Lastly, high switching costs insulate the business model. Once a global enterprise reroutes its core digital traffic through the Zero Trust Exchange, unpicks its legacy VPNs, and integrates Zscaler into its identity and access management workflows, the friction of ripping and replacing the platform is immense. This entrenchment yields exceptional revenue durability, evidenced by robust non-GAAP gross margins routinely exceeding 80%.
Industry Dynamics: Opportunities and Threats
The cybersecurity industry is undergoing a structural paradigm shift driven by the proliferation of artificial intelligence. Cyber threat actors are weaponizing generative AI to automate vulnerability discovery and autonomously deploy agents to execute large-scale lateral attacks. This dynamic renders legacy VPN architectures—where compromised credentials grant access to an entire corporate network—a catastrophic liability. The urgent need to neutralize AI-driven ransomware is the central tailwind accelerating zero-trust adoption globally.
However, the industry faces an overarching threat of vendor fatigue and budget scrutiny. Chief Information Security Officers (CISOs) are actively seeking to consolidate their sprawling security stacks from dozens of point solutions down to a handful of strategic platforms. While Zscaler is well-positioned as a platform consolidator, this exact dynamic plays into the hands of Palo Alto Networks and Microsoft, both of which can offer broader, albeit sometimes technologically shallower, enterprise-wide security suites. Zscaler must continually prove that its best-of-breed SSE approach delivers enough distinctive value to warrant remaining outside an enterprise's broader vendor consolidation contract.
New Growth Vectors and Disruptive Entrants
To sustain aggressive top-line growth, Zscaler is extending its zero-trust philosophy beyond the remote worker and into the physical branch, factory, and cloud workload. The introduction of Zero Trust SD-WAN and the Branch Connector appliance is a direct assault on the traditional routing markets dominated by Cisco and Fortinet. Instead of extending networks via site-to-site VPNs, Zscaler’s SD-WAN segments operational technology (OT) and Internet of Things (IoT) devices at the edge, removing physical firewalls entirely. Though currently viewed by analysts as nascent compared to established SD-WAN pure-plays, it represents a massive expansion of Zscaler’s Total Addressable Market.
Simultaneously, Zscaler has rapidly commercialized AI defense. In early 2026, the company launched AI Protect, a suite designed to secure employee use of public AI applications and safeguard proprietary enterprise AI workflows. This module scaled to a $100 million bookings run rate within months of launch, pushing Zscaler’s total AI Security annual recurring revenue (ARR) past $400 million, quarters ahead of internal targets.
On the disruptive front, the market is not static. New entrants are challenging the cloud-proxy model entirely. Agent-based startups, such as dope.security, argue that routing all traffic through a centralized cloud point-of-presence introduces unnecessary latency and privacy risks. These disruptors execute secure web gateway inspection directly on the endpoint device itself. While not yet a systemic threat to Zscaler's enterprise dominance, these edge-compute architectures represent a credible technological evolution that warrants close monitoring.

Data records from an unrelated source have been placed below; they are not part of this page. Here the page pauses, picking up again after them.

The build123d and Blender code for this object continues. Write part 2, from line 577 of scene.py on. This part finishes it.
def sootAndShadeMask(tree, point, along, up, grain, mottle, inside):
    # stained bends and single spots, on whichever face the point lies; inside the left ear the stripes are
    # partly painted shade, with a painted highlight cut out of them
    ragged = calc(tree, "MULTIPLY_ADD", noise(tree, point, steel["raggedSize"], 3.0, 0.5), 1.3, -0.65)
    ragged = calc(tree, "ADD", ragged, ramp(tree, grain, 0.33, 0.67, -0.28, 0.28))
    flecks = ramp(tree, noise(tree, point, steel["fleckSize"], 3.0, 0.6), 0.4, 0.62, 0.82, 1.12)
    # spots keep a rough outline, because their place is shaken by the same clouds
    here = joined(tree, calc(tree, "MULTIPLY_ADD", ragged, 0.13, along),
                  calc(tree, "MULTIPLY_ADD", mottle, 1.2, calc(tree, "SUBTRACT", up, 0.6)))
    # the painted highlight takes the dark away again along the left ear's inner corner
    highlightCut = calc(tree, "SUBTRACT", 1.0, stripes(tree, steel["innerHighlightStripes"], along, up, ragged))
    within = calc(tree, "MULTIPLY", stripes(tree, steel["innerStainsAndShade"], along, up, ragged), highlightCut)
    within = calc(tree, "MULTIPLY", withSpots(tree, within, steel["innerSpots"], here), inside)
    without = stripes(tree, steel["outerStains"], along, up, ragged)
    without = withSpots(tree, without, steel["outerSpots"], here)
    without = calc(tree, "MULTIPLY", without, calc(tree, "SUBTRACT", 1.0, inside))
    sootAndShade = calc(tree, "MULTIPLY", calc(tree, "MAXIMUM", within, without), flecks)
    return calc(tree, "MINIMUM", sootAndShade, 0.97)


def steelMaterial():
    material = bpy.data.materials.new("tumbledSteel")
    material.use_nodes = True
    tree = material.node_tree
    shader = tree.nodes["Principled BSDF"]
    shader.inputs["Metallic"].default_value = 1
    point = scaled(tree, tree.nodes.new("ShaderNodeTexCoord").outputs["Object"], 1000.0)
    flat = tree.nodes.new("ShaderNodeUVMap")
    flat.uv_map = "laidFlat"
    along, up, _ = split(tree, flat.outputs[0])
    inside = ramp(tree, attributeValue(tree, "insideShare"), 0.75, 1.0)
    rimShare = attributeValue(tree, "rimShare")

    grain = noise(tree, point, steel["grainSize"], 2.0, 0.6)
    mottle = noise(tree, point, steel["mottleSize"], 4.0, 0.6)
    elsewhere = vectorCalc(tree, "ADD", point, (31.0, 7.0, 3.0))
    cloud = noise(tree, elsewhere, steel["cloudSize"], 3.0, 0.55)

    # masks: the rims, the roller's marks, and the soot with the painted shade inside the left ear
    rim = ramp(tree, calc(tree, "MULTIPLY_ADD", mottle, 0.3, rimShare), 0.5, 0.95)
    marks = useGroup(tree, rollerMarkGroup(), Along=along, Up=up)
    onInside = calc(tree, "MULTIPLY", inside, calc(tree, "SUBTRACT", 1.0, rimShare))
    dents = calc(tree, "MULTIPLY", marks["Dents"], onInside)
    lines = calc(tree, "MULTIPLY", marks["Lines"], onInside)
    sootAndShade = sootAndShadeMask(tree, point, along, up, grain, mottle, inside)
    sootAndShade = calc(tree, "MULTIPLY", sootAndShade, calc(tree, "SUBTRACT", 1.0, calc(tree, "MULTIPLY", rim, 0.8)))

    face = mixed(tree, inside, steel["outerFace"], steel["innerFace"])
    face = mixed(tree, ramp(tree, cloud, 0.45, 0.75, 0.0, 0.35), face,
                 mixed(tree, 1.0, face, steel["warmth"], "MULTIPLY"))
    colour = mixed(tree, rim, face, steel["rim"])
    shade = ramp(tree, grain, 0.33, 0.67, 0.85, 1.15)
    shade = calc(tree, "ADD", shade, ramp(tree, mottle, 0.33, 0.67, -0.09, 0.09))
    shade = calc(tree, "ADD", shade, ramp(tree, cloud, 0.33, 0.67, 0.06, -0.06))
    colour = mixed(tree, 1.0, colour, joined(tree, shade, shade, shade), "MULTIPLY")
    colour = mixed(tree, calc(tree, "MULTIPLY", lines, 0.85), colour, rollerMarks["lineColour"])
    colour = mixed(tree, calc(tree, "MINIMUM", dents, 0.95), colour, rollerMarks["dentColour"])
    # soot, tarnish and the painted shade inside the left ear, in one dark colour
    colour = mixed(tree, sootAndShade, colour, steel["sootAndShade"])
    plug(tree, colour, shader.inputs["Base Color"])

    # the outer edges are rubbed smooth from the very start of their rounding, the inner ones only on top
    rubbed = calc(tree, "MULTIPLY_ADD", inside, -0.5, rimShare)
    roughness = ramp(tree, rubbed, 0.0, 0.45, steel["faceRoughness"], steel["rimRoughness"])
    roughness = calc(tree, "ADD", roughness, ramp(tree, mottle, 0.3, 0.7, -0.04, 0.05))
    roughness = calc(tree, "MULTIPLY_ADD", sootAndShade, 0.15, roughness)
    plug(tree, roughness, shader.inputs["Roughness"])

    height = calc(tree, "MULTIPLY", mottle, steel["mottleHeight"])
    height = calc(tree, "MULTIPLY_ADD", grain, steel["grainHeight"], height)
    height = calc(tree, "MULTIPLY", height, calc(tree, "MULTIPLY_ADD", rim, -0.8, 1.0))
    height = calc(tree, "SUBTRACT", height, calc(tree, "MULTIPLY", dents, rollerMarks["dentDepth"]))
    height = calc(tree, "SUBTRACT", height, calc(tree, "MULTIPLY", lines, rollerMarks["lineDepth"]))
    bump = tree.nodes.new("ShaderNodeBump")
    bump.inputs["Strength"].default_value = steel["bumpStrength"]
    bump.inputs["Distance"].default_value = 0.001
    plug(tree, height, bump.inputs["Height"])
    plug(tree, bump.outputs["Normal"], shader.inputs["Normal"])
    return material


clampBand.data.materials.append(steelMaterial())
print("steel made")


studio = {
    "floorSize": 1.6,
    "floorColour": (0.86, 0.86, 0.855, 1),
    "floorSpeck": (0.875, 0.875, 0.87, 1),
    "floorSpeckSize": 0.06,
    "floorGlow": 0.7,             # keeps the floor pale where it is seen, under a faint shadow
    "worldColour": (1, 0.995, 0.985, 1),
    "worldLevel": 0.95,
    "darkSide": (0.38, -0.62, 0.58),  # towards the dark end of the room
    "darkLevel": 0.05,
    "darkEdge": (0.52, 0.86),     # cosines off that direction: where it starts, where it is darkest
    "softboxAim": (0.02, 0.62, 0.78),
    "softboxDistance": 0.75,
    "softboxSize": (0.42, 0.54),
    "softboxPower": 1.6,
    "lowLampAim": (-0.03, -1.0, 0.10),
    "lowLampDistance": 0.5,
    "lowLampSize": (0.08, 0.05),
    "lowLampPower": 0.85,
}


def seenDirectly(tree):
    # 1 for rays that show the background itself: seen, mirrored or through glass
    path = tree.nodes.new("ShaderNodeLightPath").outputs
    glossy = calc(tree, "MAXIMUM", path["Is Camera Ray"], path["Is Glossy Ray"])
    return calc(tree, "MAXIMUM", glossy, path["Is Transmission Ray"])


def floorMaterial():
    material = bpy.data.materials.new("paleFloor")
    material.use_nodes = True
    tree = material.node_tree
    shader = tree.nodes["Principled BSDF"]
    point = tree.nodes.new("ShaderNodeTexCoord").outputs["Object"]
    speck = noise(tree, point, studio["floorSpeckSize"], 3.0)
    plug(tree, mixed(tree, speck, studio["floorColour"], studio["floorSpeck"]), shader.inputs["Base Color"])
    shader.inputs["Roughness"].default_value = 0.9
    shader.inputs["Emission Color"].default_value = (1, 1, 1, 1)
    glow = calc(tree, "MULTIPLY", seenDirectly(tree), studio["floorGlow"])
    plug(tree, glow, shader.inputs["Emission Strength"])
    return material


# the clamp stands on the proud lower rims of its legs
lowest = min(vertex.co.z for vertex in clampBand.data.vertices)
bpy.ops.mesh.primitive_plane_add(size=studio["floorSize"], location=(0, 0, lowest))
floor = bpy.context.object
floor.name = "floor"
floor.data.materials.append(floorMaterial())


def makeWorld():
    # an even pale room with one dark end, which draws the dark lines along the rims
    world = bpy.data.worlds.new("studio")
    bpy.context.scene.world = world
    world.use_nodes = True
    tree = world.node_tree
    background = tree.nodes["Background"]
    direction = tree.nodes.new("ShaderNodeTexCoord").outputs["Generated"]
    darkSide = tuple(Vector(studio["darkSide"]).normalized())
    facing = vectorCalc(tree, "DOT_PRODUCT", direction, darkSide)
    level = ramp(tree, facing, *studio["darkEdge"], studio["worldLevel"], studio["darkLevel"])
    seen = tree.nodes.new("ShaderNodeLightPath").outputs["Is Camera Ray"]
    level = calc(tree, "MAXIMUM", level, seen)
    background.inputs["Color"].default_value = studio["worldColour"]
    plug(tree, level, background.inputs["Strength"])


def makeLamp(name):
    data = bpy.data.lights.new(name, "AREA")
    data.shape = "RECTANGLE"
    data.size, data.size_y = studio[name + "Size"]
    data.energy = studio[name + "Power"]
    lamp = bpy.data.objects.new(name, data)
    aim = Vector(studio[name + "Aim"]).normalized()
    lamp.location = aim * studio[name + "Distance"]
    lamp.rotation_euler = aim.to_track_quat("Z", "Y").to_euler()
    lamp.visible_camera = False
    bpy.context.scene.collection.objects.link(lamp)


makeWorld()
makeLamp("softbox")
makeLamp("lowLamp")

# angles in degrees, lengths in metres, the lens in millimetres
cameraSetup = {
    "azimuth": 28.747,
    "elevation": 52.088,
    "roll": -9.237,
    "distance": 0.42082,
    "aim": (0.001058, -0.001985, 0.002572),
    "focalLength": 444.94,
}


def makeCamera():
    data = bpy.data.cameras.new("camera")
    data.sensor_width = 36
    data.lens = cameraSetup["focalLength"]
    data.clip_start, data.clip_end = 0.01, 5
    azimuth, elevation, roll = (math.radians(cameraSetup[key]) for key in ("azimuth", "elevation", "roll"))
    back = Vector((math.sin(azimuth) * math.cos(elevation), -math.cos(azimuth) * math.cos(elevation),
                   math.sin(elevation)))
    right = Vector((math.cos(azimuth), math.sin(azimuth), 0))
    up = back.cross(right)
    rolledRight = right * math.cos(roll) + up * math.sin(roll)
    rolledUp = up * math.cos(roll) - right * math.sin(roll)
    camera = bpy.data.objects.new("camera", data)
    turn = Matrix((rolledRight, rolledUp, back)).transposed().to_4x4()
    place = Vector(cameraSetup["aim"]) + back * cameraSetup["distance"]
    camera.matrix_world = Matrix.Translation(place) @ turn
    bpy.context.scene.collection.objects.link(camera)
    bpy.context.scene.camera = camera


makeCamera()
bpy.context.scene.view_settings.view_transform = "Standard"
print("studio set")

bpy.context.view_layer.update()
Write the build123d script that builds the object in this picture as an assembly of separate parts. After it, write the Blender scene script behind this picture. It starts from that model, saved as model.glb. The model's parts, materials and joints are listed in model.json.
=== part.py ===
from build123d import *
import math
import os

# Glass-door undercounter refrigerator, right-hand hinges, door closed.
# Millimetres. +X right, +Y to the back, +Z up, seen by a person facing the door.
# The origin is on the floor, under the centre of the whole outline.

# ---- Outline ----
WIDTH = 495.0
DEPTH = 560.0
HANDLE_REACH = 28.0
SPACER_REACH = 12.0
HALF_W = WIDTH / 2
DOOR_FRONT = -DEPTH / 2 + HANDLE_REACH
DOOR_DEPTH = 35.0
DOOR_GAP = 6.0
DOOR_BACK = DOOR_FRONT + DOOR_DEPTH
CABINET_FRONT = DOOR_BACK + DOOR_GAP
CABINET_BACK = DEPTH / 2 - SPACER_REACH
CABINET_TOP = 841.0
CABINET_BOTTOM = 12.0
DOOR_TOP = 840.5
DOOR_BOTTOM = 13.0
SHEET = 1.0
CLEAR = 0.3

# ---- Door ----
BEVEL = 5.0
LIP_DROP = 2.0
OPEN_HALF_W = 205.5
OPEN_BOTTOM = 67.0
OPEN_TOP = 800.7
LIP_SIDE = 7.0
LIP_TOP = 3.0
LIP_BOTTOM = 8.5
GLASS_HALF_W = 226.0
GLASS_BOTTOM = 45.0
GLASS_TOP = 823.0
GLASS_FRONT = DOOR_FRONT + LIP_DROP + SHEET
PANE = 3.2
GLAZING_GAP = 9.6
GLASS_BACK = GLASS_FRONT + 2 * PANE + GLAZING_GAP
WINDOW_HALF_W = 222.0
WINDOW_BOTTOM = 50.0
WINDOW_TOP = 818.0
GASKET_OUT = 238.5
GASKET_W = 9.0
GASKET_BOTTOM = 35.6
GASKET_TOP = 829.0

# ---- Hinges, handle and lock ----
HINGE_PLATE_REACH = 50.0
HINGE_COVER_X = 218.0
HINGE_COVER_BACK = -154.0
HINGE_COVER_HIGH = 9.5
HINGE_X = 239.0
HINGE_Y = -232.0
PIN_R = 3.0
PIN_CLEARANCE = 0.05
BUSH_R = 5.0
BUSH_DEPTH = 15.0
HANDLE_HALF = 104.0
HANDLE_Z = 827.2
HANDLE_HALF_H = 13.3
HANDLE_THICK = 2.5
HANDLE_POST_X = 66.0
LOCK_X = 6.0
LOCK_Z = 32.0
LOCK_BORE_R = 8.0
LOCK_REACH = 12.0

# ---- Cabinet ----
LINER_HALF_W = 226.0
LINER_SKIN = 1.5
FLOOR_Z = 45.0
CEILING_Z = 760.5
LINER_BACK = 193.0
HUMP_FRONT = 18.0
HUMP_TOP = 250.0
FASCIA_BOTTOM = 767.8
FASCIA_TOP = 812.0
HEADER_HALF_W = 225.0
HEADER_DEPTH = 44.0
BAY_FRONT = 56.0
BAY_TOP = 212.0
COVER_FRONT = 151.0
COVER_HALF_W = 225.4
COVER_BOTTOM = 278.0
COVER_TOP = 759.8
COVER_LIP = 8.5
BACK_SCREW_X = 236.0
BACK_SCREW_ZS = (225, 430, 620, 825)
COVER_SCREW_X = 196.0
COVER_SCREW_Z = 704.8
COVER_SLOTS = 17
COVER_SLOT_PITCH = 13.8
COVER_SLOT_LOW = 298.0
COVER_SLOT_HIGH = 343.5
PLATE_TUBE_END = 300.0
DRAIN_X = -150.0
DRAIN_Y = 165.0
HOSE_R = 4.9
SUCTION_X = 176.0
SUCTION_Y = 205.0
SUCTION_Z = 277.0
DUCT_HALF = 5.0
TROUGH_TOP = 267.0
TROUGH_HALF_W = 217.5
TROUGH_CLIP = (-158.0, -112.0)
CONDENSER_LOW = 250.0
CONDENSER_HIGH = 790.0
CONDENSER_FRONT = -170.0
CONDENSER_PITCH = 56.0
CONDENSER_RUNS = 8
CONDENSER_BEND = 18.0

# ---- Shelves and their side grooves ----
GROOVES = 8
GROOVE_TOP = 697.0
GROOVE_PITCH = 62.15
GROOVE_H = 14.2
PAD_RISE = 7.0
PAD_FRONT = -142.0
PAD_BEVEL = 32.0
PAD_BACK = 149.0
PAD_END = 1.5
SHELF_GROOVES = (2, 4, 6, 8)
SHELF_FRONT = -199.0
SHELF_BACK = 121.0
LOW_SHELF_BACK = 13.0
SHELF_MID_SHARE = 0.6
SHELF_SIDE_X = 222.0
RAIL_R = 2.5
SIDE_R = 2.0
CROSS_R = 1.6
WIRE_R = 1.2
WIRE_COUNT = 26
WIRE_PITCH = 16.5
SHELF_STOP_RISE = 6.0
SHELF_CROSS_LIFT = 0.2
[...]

Management Track Record and Execution
Under the stewardship of founder and CEO Jay Chaudhry, management’s long-term track record of visionary product development and scale execution is exceptional, driving the company to $3.5 billion in ARR. However, recent execution has introduced turbulence, reflecting the friction of transitioning from high-growth software economics into an AI-infrastructure heavy reality.
In the fiscal third quarter of 2026, despite beating revenue expectations and reaching a record 23% non-GAAP operating margin, management shocked the market by aggressively slashing free cash flow margin guidance from roughly 27% down to 23%. This margin compression is driven by a heavy single-digit capital expenditure intensity required to build out the high-performance computing infrastructure necessary to handle advanced AI security workloads. Concurrently, a late Q3 2026 sales leadership shake-up, including the departure of two key sales executives, has introduced uncertainty regarding near-term field execution. Management is making a deliberate, highly convicted bet that sacrificing short-term free cash flow is essential to secure architectural dominance in the AI era. It is a necessary strategic pivot, but one that demands flawless execution over the coming fiscal year to validate the capital outlay.
The Scorecard
Zscaler remains the undisputed architectural leader in the zero-trust security paradigm. Its cloud-native proxy design, immense data gravity derived from 500 billion daily transactions, and high switching costs form a formidable competitive moat. The rapid market traction of its AI Protect module and the structural shift away from legacy VPNs indicate that the underlying demand for the Zero Trust Exchange is highly durable. The core business is effectively entrenching itself as the digital nervous system for the Fortune 500, insulated by stellar retention metrics and high gross margins.
Conversely, the near-term investment thesis requires a tolerance for friction. The company is actively digesting a transition in its go-to-market leadership at the exact moment Palo Alto Networks is ruthlessly pressing its bundling advantage. More critically, management’s abrupt downward revision in free cash flow margins signals that maintaining technological supremacy in the generative AI era requires substantial, sustained capital expenditure. The long-term structural tailwinds are intact, but Zscaler must navigate a challenging cycle of heightened capital intensity and fierce platform-level competition.